There are several parameters on this plot. Note that the plot displayed adapts depending on whether you are interested in a categorical or continuous variable (Violin or Scatter) and depending on the type of use case you address (regression, classification)

xpl.plot.contribution_plot("OverallQual")

Contribution plot applied to a continuous feature.

Classification Case: Titanic Classifier — Contribution plot applied to categorical feature.

Local plot

You can use local plots for local explainability of models.

The filter () and local_plot () methods allow you to test and choose the best way to summarize the signal that the model has picked up. You can use it during the exploratory phase. You can then deploy this summary in a production environment for the end-user to understand in a few seconds what are the most influential criteria for each recommendation.

We will publish a second article to explain how to deploy local explainability in production.

Combine the filter and local_plot method

Use the filter method to specify how to summarize local explainability.
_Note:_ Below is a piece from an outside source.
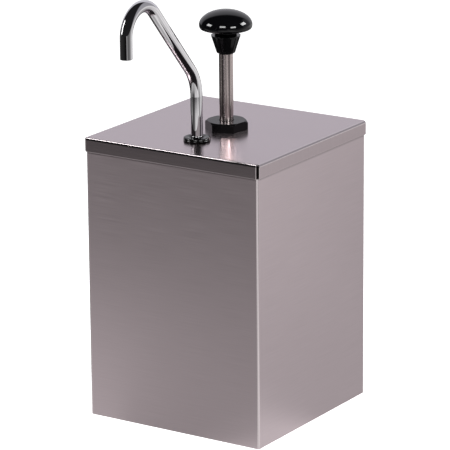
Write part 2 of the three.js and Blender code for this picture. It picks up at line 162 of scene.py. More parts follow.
def linear(hexColour):
    # an sRGB hex colour as linear light
    parts = [int(hexColour[i:i + 2], 16) / 255 for i in (1, 3, 5)]
    return tuple(c / 12.92 if c <= 0.04045 else ((c + 0.055) / 1.055) ** 2.4 for c in parts) + (1.0,)


def addNode(tree, kind, values=None, links=None, **settings):
    made = tree.nodes.new(kind)
    for name, value in settings.items():
        setattr(made, name, value)
    for name, value in (values or {}).items():
        made.inputs[name].default_value = value
    for name, source in (links or {}).items():
        tree.links.new(source, made.inputs[name])
    return made


def newMaterial(name, **sockets):
    material = bpy.data.materials.new(name)
    material.use_nodes = True
    shader = material.node_tree.nodes["Principled BSDF"]
    for socket, value in sockets.items():
        shader.inputs[socket.replace("_", " ")].default_value = value
    return material, material.node_tree, shader


def finishLook(tree, shader, colour, uneven, roughness, relief, bump, depth):
    # the last part of each material: colour, roughness between two limits, and relief with a depth in mm
    tree.links.new(colour, shader.inputs["Base Color"])
    rough = addNode(tree, "ShaderNodeMapRange",
                    {"From Min": 0.3, "From Max": 0.7, "To Min": roughness[0], "To Max": roughness[1]},
                    {"Value": uneven})
    tree.links.new(rough.outputs["Result"], shader.inputs["Roughness"])
    skin = addNode(tree, "ShaderNodeBump", {"Strength": bump, "Distance": depth * mm}, {"Height": relief})
    tree.links.new(skin.outputs["Normal"], shader.inputs["Normal"])


# a Mix node set to colour takes its two colours at inputs 6 and 7, and gives the blend at output 2

brushedSheetLook = {
    "dark": "#cbbdc1", "light": "#d2c4c8",   # stainless with a slightly warm cast
    "roughness": (0.31, 0.37),
    "anisotropy": 0.55,
    "grainLength": 45,                       # mm, how far one scratch of the belt runs
    "grainPitch": 0.7,                       # mm; real scratches are about 0.1 apart, drawn coarser to show
    "bump": 0.016, "scratchDepth": 0.02,     # mm
    "smudge": 120,                           # mm, across a patch of uneven wear
    "rubbedAndShadowed": (244.6, 246.2, 0.7),           # mm, mm, and how dark: a painted shadow line on the wall under the lid's skirt
}


def brushedSheet(name, lengthwise, turn=0.25, shadeBy=1.0, tangentAxis=None, smoother=1.0, rubbedAndShadowed=False):
    # No. 4 stainless sheet, belt brushed: soft reflections, drawn out square to the fine scratches
    look = brushedSheetLook
    material, tree, shader = newMaterial(name, Metallic=1.0, Anisotropic=look["anisotropy"],
                                         Anisotropic_Rotation=turn)
    spot = addNode(tree, "ShaderNodeTexCoord").outputs["Object"]
    along, across = 1000 / look["grainLength"], 1000 / look["grainPitch"]
    drawnOut = addNode(tree, "ShaderNodeMapping",
                       {"Scale": tuple(along if axis in lengthwise else across for axis in "xyz")},
                       {"Vector": spot})
    grain = addNode(tree, "ShaderNodeTexNoise", {"Scale": 1.0, "Detail": 2.0, "Roughness": 0.6},
                    {"Vector": drawnOut.outputs["Vector"]}).outputs["Fac"]
    smudge = addNode(tree, "ShaderNodeTexNoise",
                     {"Scale": 1000 / look["smudge"], "Detail": 2.0, "Roughness": 0.5},
                     {"Vector": spot}).outputs["Fac"]
    contrast = addNode(tree, "ShaderNodeMapRange", {"From Min": 0.25, "From Max": 0.75}, {"Value": grain})
    colour = addNode(tree, "ShaderNodeMix", {6: linear(look["dark"]), 7: linear(look["light"])},
                     {0: contrast.outputs["Result"]}, data_type="RGBA").outputs[2]
    # shadeBy darkens the colour: painted shade
    if shadeBy != 1.0:
        colour = addNode(tree, "ShaderNodeHueSaturation", {"Value": shadeBy},
                         {"Color": colour}).outputs["Color"]
    # painted shadow: the wall darkens upwards into the band under the lid's skirt
    if rubbedAndShadowed:
        start, end, dark = look["rubbedAndShadowed"]
        height = addNode(tree, "ShaderNodeSeparateXYZ", links={"Vector": spot}).outputs["Z"]
        line = addNode(tree, "ShaderNodeMapRange",
                       {"From Min": start * mm, "From Max": end * mm, "To Min": 1.0, "To Max": dark},
                       {"Value": height})
        colour = addNode(tree, "ShaderNodeHueSaturation",
                         links={"Color": colour, "Value": line.outputs["Result"]}).outputs["Color"]
    if tangentAxis:
        way = addNode(tree, "ShaderNodeTangent", direction_type="RADIAL", axis=tangentAxis)
        tree.links.new(way.outputs["Tangent"], shader.inputs["Tangent"])
    roughness = [level * smoother for level in look["roughness"]]
    uneven = addNode(tree, "ShaderNodeMix", {"Factor": 0.3}, {"A": grain, "B": smudge}).outputs["Result"]
    finishLook(tree, shader, colour, uneven, roughness, grain, look["bump"], look["scratchDepth"])
    return material


foldedSheetLook = {
    # lighter than the walls' sheet: a painted highlight along every fold
    "dark": "#ded3d5", "light": "#e9e0e2",
    "roughness": (0.09, 0.14),
    "grit": 1.2,                             # mm, across the marks of the folding bar
    "bump": 0.03, "markDepth": 0.006,        # mm
    "slitShade": "#151112",                     # painted shade at the top of each corner bend, where it shows dark in the lid's open corner slit
    "slitShaded": (246.4, 247.2),              # mm, where it fades in
}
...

You have four parameters to configure your summary:

max_contrib: maximum number of criteria to display
threshold: minimum value of the contribution (in absolute value) necessary to display a criterion
positive: display only positive contribution? Negative? (default None)
features_to_hide: list of features you don’t want to display

After defining these parameters, we can display the results with the local_plot() method, or export them with to_pandas().
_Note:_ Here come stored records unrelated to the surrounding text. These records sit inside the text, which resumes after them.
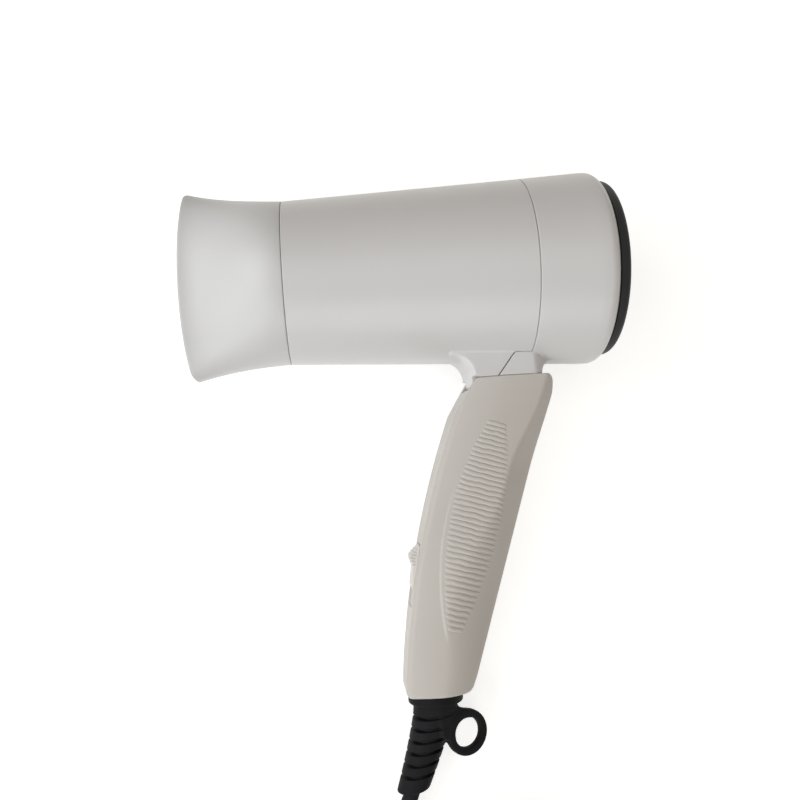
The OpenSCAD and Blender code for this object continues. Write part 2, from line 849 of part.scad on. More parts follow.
module strain_relief()
  color([0.13, 0.13, 0.14])
    lay()
      difference() {
        union() {
          disc([collar_x, handle_end - 0.05, 0], collar_t, collar_r);
          disc([collar_x, relief_seat, 0], 3, collar_bore_r);
          disc([collar_x - 0.3, relief_top_y, 0], 3.4, 8.2);
          for (i = [0 : relief_rings - 1])
            let (t = relief_t(relief_ring_y - i * relief_ring_step),
                 h = i < relief_rings - 1 ? relief_ring_h : relief_end_ring_h)
              disc(relief_at(t), h, relief_top_r + (relief_end_r - relief_top_r) * t);
          // core that joins the rings
          for (i = [0 : 2 * relief_rings - 1])
            let (t = i / (2 * relief_rings))
              disc(relief_at(t), (relief_top_y - relief_end_y) / (2 * relief_rings) + eps, 4.2 - t * 0.6);
          // hanging loop and its web
          translate(loop_at)
            rotate([0, loop_turn, 0])
              translate([0, 0, -loop_t / 2]) {
                cylinder(h = loop_t, r = loop_r + loop_t);
                linear_extrude(height = loop_t)
                  polygon([[-10.5, 11], [-2.5, 9.4], [2.5, 7.3], [0, 0], [-6.5, -2.4], [-10, 0]]);
              }
        }
        translate(loop_at)
          rotate([0, loop_turn, 0])
            cylinder(h = 3 * loop_t, r = loop_r, center = true);
      }

// ---------------------------------------------------------------- mains lead

// Route of the lead on the floor, from the strain relief to the coil, and from the coil to the plug
cord_route = [lay_point([relief_end_x + 0.5, relief_end_y + 2, 0]), lay_point([relief_end_x, relief_end_y, 0]),
  [-10.2, -117, 5.4], [-12.1, -124, 4.4], [-14, -131, 3.6], [-15.6, -138, 3.2], [-16.9, -145, 3.3],
  [-17.5, -151, 3.6], [-17.6, -157, 3.75]];
tail_route = [[33, -212.6, 9.45], [38, -212.6, 9.5], [43, -212.6, 10.1], [48, -212.6, 11], [53, -212.6, 12],
  [58, -212.6, 12.5], [61, -212.6, 12.5]];
coil_at = [25, -170, 0.9];
cord_sides = 10;

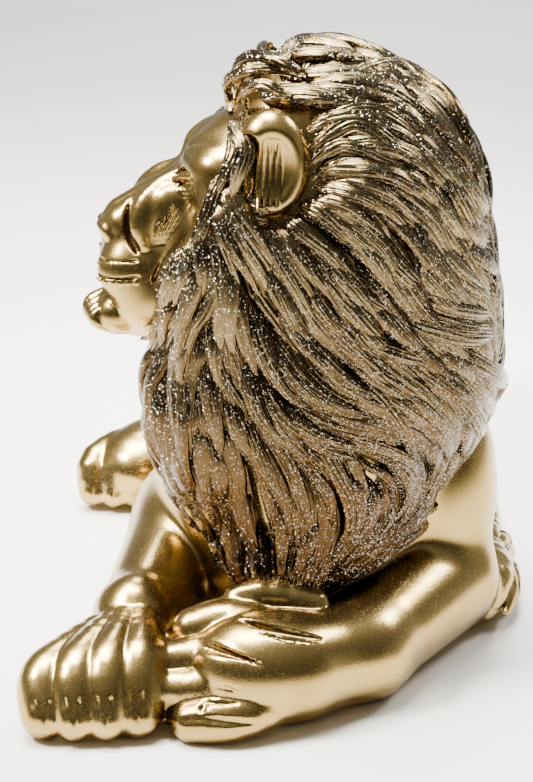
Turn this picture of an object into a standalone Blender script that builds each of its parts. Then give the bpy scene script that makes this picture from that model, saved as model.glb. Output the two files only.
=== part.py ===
"""A lying lion figurine, cast in resin as one solid piece.

The lion lies along Y and faces -Y, with its head turned to its right, towards -X.
The figure is sculpted as one distance field of eggs, tapered bones and locks of
hair, turned into a closed skin and thinned to a light faceted solid.
"""
import bpy
import math
import numpy as np

# Driving sizes, in metres
LION_HEIGHT = 0.187          # ground to the top of the mane
TAIL_THICKNESS = 0.0112      # across the tail where it lies on the ground
TUFT_THICKNESS = 0.0200      # across the tuft at the end of the tail
EAR_HEIGHT = 0.0310          # tip to root of an ear
EAR_DEPTH = 0.0085           # how far the ear is hollowed
TOE_WIDTH = 0.0150           # across one toe of a forepaw
LOCK_LENGTH = 0.058          # a lock of the mane along its curve
LOCK_WIDTH = 0.0115          # across a lock at its widest
LOCK_THICKNESS = 0.0092      # through a lock at its thickest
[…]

xpl.filter(max_contrib=8,threshold=100)
xpl.plot.local_plot(index=560)

`Export to pandas DataFrame:`

xpl.filter(max_contrib=3,threshold=1000)
summary_df = xpl.to_pandas()
summary_df.head()

Compare plot

With the compare_plot() method, the SmartExplainer object makes it possible to understand why two or more individuals do not have the same predicted values. The most decisive criterion appears at the top of the plot.

xpl.plot.compare_plot(row_num=[0, 1, 2, 3, 4], max_features=8)

We hope that Shapash will be useful in building trust in AI.